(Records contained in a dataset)
========

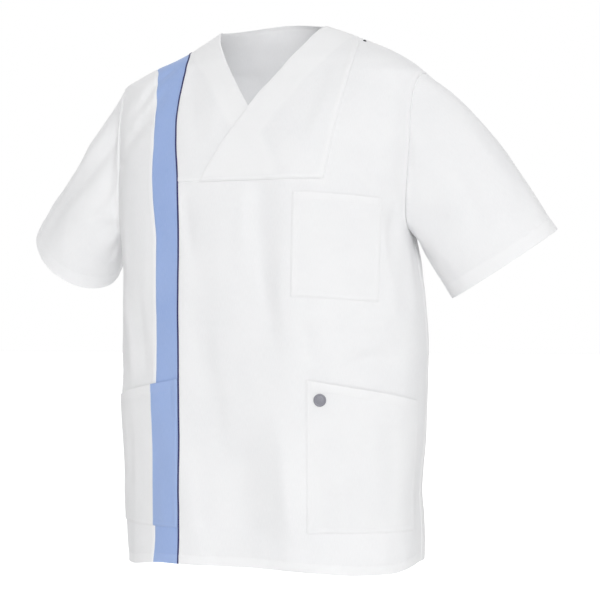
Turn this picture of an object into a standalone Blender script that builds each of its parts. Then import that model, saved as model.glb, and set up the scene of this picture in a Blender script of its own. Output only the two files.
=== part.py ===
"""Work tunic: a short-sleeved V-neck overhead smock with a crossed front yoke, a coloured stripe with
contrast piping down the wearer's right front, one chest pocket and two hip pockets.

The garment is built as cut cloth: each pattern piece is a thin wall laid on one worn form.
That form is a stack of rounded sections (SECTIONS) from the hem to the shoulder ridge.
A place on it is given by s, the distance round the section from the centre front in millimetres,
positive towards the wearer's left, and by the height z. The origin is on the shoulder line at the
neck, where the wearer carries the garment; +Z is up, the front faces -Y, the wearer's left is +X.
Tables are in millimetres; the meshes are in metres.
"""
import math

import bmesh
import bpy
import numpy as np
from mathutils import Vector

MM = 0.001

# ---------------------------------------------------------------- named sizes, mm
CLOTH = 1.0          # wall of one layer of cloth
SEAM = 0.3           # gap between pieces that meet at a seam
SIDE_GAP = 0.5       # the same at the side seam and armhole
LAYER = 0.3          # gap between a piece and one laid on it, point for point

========

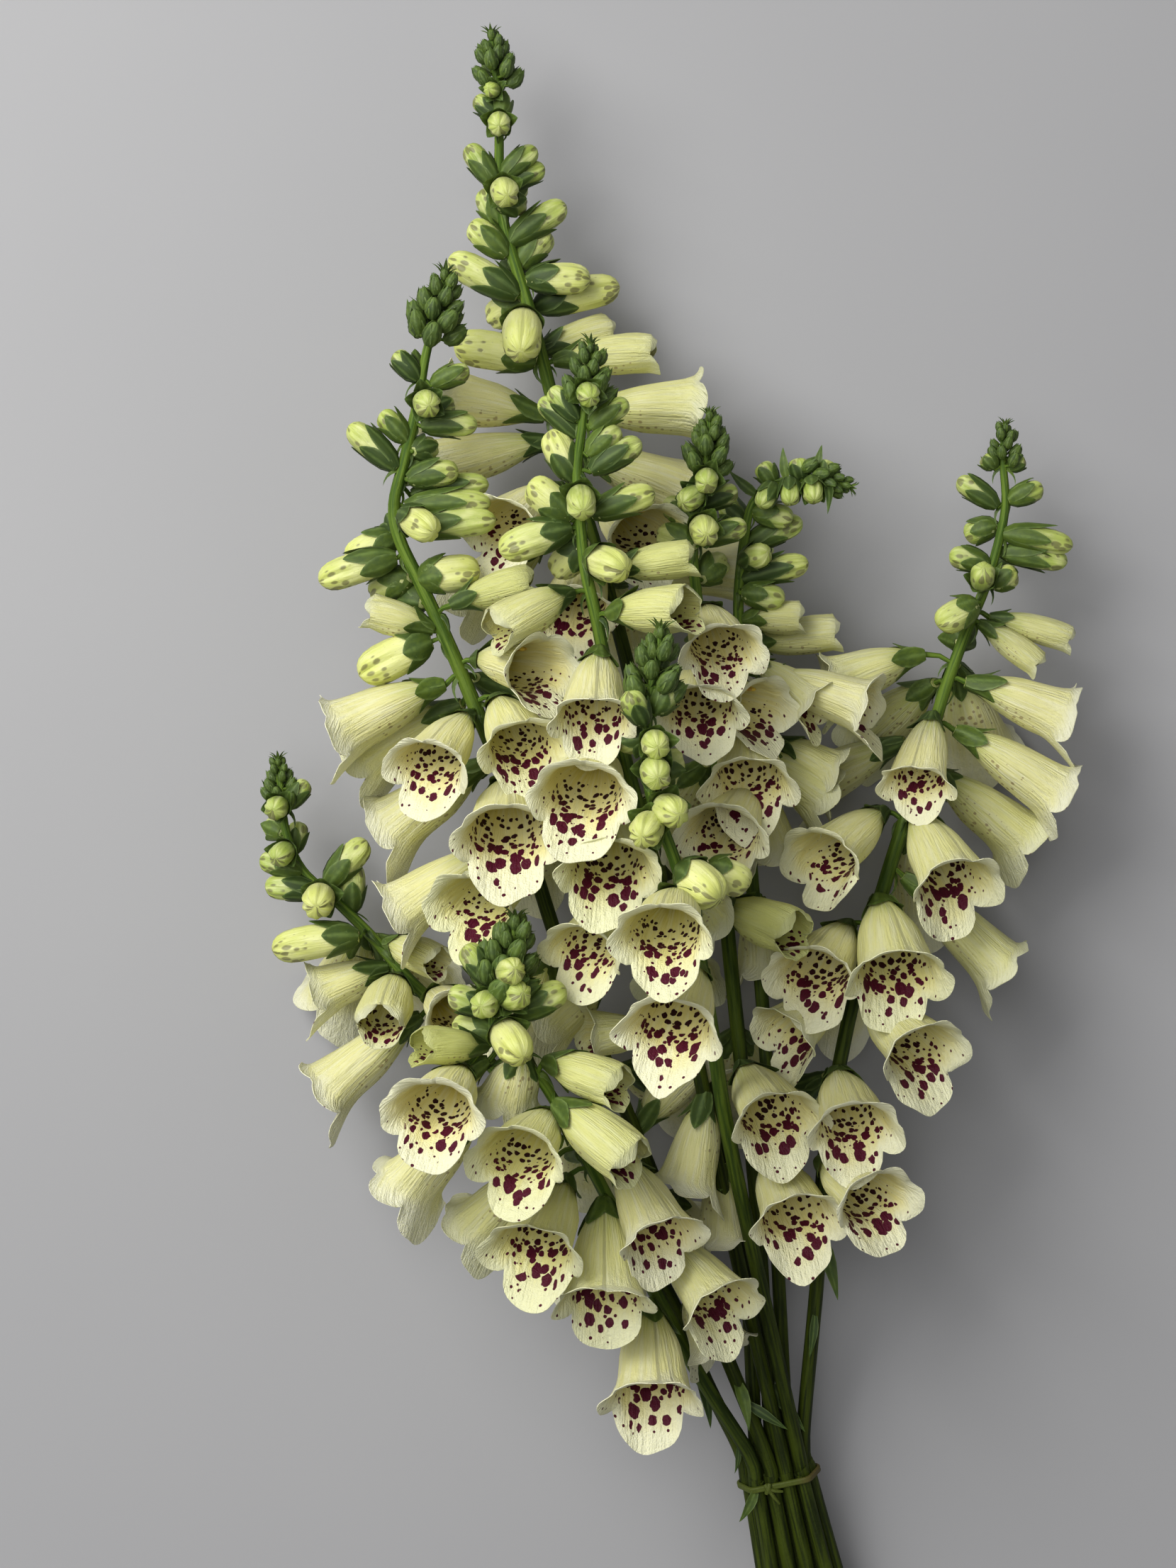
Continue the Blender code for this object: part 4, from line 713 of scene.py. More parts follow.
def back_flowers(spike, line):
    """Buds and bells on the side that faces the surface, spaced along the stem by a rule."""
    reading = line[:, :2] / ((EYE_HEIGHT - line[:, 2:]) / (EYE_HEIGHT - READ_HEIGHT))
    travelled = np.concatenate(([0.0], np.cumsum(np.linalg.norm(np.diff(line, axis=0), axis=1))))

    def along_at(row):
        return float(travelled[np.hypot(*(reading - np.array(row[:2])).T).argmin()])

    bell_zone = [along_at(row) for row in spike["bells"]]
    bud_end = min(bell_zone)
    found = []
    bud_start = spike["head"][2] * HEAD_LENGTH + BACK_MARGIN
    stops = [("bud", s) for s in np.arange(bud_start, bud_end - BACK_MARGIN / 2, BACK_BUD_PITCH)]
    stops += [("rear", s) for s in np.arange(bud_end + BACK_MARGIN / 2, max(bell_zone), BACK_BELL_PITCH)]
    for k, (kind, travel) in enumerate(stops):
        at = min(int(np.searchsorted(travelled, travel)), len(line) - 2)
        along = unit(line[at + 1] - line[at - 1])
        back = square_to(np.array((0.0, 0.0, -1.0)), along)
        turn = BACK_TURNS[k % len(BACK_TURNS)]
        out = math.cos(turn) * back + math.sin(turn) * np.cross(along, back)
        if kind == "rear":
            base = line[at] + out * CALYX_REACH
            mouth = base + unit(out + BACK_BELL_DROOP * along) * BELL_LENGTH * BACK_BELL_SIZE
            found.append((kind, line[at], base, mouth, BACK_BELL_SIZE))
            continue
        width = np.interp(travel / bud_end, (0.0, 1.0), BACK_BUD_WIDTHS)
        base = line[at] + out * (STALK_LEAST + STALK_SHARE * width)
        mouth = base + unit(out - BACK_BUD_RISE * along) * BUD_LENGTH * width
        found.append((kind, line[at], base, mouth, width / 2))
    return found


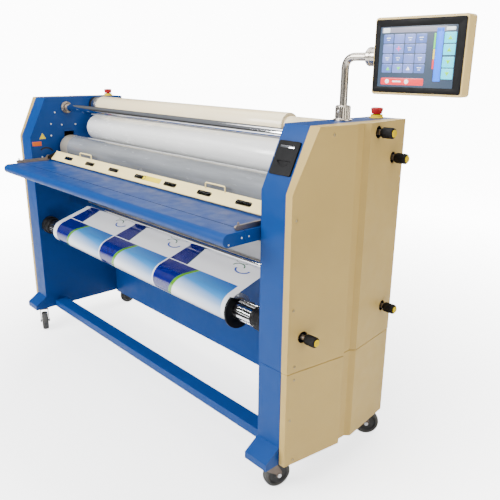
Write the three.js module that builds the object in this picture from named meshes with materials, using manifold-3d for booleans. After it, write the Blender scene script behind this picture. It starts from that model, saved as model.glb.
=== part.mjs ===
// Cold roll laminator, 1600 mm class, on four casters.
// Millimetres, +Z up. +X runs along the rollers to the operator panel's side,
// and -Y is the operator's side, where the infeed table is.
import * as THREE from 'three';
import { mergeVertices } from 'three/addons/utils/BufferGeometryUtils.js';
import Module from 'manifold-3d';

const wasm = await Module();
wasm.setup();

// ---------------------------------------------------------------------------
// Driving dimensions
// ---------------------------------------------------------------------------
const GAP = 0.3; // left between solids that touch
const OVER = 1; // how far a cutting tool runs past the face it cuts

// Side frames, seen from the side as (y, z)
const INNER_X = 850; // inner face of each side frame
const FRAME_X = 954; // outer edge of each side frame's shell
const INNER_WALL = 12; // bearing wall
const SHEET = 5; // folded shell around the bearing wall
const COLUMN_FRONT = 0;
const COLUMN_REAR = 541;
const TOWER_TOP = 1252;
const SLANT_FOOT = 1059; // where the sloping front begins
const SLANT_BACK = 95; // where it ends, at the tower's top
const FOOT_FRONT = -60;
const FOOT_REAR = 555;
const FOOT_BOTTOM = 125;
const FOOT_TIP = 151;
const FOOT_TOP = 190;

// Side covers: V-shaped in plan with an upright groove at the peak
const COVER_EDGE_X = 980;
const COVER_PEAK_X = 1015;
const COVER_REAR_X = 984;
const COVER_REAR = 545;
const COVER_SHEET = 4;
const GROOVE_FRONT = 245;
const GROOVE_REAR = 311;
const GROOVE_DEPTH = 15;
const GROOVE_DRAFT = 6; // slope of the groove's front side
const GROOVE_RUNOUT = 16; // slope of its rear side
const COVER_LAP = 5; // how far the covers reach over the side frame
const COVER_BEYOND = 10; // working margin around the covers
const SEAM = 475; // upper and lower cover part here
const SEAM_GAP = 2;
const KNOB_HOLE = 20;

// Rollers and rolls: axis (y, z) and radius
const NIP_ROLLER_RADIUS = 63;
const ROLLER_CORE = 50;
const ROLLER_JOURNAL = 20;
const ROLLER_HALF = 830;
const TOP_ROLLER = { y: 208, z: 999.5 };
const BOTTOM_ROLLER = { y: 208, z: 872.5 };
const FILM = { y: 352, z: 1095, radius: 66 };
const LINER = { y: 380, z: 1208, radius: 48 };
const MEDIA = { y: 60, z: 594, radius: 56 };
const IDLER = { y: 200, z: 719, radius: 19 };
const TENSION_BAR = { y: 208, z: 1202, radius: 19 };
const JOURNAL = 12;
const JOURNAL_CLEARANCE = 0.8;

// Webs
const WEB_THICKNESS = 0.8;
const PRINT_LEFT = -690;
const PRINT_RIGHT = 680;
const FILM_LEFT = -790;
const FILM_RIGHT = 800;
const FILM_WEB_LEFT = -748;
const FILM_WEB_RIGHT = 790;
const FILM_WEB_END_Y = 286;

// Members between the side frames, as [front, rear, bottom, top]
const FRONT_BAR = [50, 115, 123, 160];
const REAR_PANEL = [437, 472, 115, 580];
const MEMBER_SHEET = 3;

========

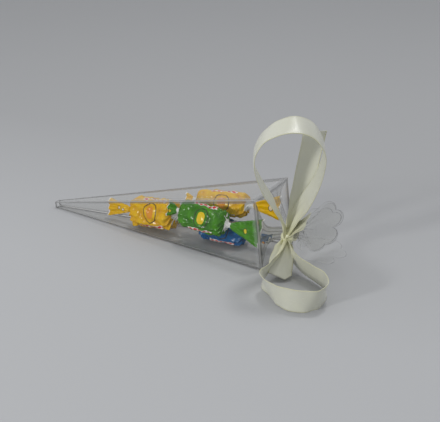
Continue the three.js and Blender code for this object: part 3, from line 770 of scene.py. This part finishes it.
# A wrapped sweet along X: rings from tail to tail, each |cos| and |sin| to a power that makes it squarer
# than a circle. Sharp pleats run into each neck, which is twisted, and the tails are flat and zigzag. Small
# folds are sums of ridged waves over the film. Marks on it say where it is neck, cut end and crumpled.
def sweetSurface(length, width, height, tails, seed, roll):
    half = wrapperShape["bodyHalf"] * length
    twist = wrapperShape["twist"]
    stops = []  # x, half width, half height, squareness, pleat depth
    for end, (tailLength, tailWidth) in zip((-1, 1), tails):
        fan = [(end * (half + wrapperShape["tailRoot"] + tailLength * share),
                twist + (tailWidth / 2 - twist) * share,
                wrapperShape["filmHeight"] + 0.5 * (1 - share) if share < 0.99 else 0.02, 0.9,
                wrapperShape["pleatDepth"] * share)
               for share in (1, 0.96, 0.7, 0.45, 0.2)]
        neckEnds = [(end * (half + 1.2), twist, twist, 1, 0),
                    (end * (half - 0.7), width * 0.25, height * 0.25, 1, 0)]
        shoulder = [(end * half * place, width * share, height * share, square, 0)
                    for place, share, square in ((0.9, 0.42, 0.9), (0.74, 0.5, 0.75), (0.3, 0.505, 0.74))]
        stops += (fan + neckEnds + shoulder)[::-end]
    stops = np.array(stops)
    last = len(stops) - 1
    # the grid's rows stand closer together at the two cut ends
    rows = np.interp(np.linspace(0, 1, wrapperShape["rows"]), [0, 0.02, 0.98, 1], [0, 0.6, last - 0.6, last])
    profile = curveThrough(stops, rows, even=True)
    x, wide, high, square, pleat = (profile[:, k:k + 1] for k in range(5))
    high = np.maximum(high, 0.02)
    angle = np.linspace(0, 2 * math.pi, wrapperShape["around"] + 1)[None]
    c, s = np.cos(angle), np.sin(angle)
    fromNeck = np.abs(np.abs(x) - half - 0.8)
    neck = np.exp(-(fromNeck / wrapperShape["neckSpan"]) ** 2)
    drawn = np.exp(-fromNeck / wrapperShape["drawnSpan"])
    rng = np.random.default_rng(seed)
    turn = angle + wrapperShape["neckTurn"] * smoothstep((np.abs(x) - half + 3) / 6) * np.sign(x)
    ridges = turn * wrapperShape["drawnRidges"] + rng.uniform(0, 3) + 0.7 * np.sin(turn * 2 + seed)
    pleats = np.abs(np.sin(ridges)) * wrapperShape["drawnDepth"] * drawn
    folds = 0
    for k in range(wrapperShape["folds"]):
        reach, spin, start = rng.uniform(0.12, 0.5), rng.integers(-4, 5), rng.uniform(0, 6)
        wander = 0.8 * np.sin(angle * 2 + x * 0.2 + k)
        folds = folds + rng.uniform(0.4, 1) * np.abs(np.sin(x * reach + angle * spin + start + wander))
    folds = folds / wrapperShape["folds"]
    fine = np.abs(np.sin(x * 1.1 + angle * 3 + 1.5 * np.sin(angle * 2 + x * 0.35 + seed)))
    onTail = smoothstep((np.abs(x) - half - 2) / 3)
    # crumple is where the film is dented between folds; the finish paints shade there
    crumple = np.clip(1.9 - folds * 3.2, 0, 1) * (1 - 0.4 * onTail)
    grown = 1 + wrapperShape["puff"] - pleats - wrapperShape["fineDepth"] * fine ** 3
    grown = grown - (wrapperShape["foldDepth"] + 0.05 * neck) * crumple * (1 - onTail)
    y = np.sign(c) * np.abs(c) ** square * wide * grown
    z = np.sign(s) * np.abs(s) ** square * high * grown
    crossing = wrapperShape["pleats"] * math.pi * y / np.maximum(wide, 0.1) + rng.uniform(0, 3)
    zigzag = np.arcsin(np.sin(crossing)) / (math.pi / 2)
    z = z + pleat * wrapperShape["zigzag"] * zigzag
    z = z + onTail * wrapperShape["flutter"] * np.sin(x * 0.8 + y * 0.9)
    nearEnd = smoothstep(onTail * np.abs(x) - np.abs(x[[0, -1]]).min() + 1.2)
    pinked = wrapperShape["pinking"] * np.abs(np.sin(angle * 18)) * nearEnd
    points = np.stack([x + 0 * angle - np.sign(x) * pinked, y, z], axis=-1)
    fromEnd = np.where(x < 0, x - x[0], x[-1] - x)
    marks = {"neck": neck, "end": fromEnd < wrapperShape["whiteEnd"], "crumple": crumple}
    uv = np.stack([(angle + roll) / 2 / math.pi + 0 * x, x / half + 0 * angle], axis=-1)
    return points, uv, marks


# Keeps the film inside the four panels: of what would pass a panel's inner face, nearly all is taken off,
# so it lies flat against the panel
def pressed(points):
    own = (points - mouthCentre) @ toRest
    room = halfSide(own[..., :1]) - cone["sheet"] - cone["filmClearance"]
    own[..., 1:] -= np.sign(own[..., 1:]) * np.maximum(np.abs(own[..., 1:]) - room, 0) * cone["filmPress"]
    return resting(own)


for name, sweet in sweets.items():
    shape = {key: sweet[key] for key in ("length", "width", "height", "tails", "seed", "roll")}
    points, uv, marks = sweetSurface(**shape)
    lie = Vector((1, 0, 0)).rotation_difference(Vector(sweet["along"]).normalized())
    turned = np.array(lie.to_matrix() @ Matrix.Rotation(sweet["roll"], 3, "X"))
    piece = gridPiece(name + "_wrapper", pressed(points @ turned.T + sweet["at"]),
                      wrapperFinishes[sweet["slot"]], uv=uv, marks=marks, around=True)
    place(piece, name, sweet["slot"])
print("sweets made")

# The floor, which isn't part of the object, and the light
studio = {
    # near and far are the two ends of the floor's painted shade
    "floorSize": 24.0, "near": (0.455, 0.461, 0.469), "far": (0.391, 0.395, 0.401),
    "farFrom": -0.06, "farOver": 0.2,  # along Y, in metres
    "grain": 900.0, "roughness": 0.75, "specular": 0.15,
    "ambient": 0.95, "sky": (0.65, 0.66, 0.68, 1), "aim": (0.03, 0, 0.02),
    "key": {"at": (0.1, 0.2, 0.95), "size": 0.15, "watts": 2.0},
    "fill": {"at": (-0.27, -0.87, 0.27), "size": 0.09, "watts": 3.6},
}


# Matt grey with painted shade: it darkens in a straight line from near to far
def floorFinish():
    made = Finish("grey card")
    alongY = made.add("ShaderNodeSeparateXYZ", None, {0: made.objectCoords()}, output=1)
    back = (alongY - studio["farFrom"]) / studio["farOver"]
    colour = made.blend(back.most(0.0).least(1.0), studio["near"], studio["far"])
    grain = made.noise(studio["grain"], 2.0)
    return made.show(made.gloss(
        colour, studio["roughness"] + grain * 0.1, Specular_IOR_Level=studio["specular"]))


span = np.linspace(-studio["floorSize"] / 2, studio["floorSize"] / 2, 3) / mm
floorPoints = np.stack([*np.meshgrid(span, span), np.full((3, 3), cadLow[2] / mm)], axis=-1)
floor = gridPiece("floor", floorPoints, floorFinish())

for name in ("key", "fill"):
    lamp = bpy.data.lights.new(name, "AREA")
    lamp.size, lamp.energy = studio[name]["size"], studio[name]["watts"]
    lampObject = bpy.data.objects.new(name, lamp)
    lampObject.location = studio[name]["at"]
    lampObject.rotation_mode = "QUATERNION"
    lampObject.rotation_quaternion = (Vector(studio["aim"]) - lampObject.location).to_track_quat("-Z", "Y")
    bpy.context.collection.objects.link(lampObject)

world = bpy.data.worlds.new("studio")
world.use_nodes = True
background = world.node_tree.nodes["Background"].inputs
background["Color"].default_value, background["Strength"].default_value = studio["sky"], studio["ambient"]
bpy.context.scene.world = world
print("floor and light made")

========

Directions:
Return the lines of the records that include the string "code".

The reply:
Continue the Blender code for this object: part 4, from line 713 of scene.py. More parts follow.
Continue the three.js and Blender code for this object: part 3, from line 770 of scene.py. This part finishes it.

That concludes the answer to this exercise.